We encouraged. We cajoled. We begged. Willy wasn't going in any deeper.
For his part. Willy whined and fretted and cried and looked to us for help, but there wasn't much we could do. He ran back and forth. He went around the pond and tried from a different angle. But it was all no use, the dummy was floating in water that was too deep to walk in.
I was about to give up, and even told Marg that we'd have to buy a new dummy because we weren't getting that one back. That was okay. He was still a puppy, the water was cold and he hadn't had any real experience with swimming. All dogs can swim, as he had once demonstrated when he made a nearly fateful mistake at just eleven weeks, but doing so by accident and wanting to are entirely different stories.
"Willy Fetch! Fetch it Up! You can do it. Go on boy. Fetch!"
Willy looked back at us. "How? Mama? Mike? What do I do? I don't want to go in that water I'm scared of it and I don't know if I can swim or I might drown or there might be..."
"Fetch Willy. Go get it. Go on you can do it!"
"Ohhhh! But... But... I can't I know I can't and I'm scared and oh but I want my toy back please we can't leave without my toy you have to get my toy back!"
I was getting worried that he'd been standing in the water for too long; at least fifteen minutes while we encouraged and talked and hoped he'd go after that dummy, but he wasn't going in deeper than halfway up his chest.
Willy turned around. "Mike? What about my toy? Mike get my toy for me so we can go home and I'll chase it some more there and this water is so deep and Mike will you get my toy?"
I was actually a little irritated he didn't come when I called him. He knew that well enough.
"Willy Fetch!" Marg told him.
Willy looked at her and I was about to say something to Marg about confusing him with conflicting instructions. And then I saw something change in his expression. Something. Willy turned and bounced a few more feet towards the dummy and backed up.
"Fetch Willy! Fetch! Go Get It! Fetch!" We both started encouraging at the same time.
Have you ever talked yourself into doing something?
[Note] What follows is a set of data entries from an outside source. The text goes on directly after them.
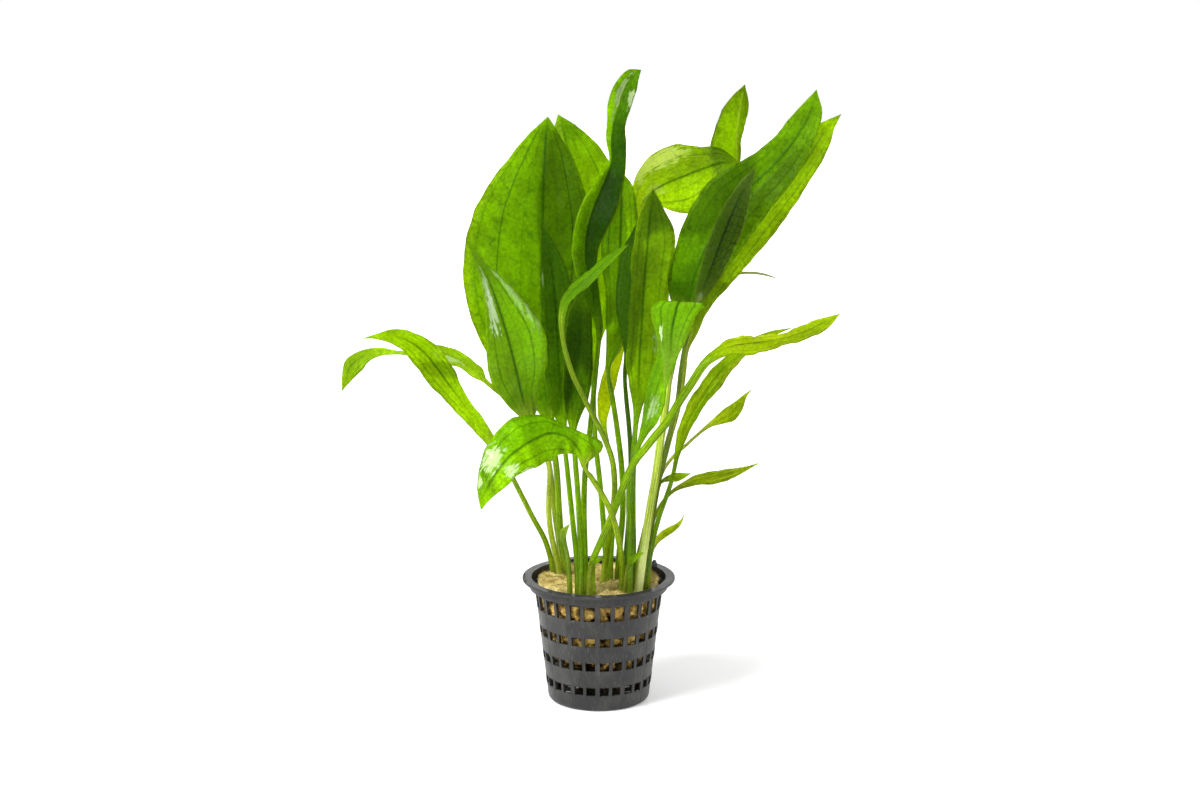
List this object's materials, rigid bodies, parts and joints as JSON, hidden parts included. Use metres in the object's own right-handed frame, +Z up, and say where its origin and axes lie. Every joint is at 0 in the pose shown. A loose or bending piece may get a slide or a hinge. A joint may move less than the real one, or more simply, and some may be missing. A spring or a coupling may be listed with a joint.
{
  "type": "potted plant",
  "caption": "Sword-leaved water plant rooted in a mineral-wool plug inside a small black slotted net pot that stands on its flat base.",
  "frame": {"origin": "centre of the flat face under the pot, on the surface it stands on", "axes": "+Z up along the pot's axis, -Y towards the side seen in the picture, +X to the right in the picture"},
  "size_m": [0.1774, 0.1142, 0.2253],
  "materials": {
    "pot": "satin moulded plastic, very dark grey",
    "wool_plug": "matt fibre",
    "leaf_bright": "glossy wet leaf, yellow-green",
    "leaf_fresh": "glossy wet leaf, fresh green",
    "leaf_middle": "glossy wet leaf, mid green",
    "leaf_deep": "glossy wet leaf, deep green",
    "leaf_dull": "dull leaf, grey-green"
  },
  "bodies": {
    "root": {"pot": "pot", "wool_plug": "wool_plug", "leaf_broad_left": "leaf_fresh", "leaf_behind_broad": "leaf_bright", "leaf_twisted_top": "leaf_middle", "leaf_centre_back": "leaf_fresh", "leaf_left_mid": "leaf_middle", "leaf_centre_right": "leaf_middle", "leaf_arched_centre": "leaf_fresh", "leaf_upper_right_front": "leaf_middle", "leaf_upper_right_back": "leaf_bright", "leaf_grey_narrow": "leaf_dull", "leaf_folded_right": "leaf_fresh", "leaf_long_right": "leaf_bright", "leaf_under_long": "leaf_fresh", "leaf_small_right_upper": "leaf_fresh", "leaf_small_right_middle": "leaf_bright", "leaf_tiny_right": "leaf_middle", "leaf_lowest_right": "leaf_bright", "stem_bract": "leaf_fresh", "shoot_front": "leaf_fresh", "bud_left": "leaf_fresh", "leaf_front_left_arched": "leaf_fresh", "leaf_left_arching_front": "leaf_fresh", "leaf_left_arching_back": "leaf_fresh", "leaf_strand_right": "leaf_dull", "leaf_back_round": "leaf_bright", "leaf_top_right_back": "leaf_bright", "leaf_left_dark": "leaf_deep", "leaf_centre_dark": "leaf_deep", "leaf_back_yellow": "leaf_bright", "leaf_behind_centre": "leaf_deep"}
  },
  "joints": []
}
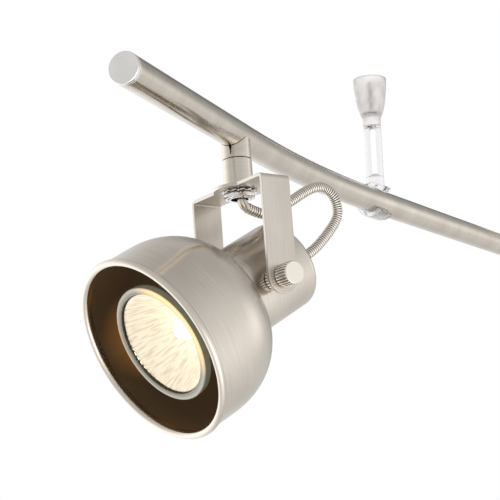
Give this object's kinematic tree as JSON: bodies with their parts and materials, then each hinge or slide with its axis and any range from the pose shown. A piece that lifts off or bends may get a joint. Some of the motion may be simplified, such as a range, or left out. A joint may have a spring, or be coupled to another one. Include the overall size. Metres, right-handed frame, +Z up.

Have you ever said, "Well here now I'm just gonna do it and get it done and here I go," and then you do it? Has that ever happened to you?
Suddenly, Willy reared up on his hind legs. "A Rawr rawr arrrr rar rar rar rar rar!"
Translation for those of you who don't speak black lab: "I'm going I'm gonna do it Here I go! Go! Go! Go! Go!"
And he went. Willy plunged into the water, paddling furiously and black lab tail rudder working just as hard as his legs. He closed in on the dummy and lunged again, grabbed it and turned for shore. We we calling and cheering and his eyes were wide and almost wild.
Most of the time, you don't see the whites of a lab's eyes, they are dark and wise and all iris and pupil. The whites of Willy's eyes were plainly visible as he reached the safety of shallower water and he lunged his way through it to the bank and onto the shore.
We were praising and hugging him. A wet lab, they just have to hug you and share that love of the water and being wet.
Willy was so proud of himself. "I did it I did it I did it Mama! I did it Mike! I did I did I did!"
I was no less proud of him than he was of himself.
I picked up the dummy and he was all business again. I tossed it, not so far, but just far enough he had to swim. There was no hesitation. No pause. Willy ran into the water and lunged through the shallows into the deep and swam after the dummy.
"Like" to changed to "Love" and for the rest of his life, Willy loved the water. He would plunge into a pond covered with skim ice for the sheer joy of a swim, or take a fifteen pound log and drop it off the dock just so he could bark at it a moment, then jump in after it and repeat the process all afternoon.
At a marina once, a kid threw a stick into the water off the end of the pier. Willy ran full out and leaped off the end of the pier, fully eight feet off the water, and fetched the stick.
"Throw it again. Throw it again. Pulllleeeese throw it again."
On his AKC registration papers I named him: Willy the Wonderful Water Dog and that foresight was amazing in it's appropriateness.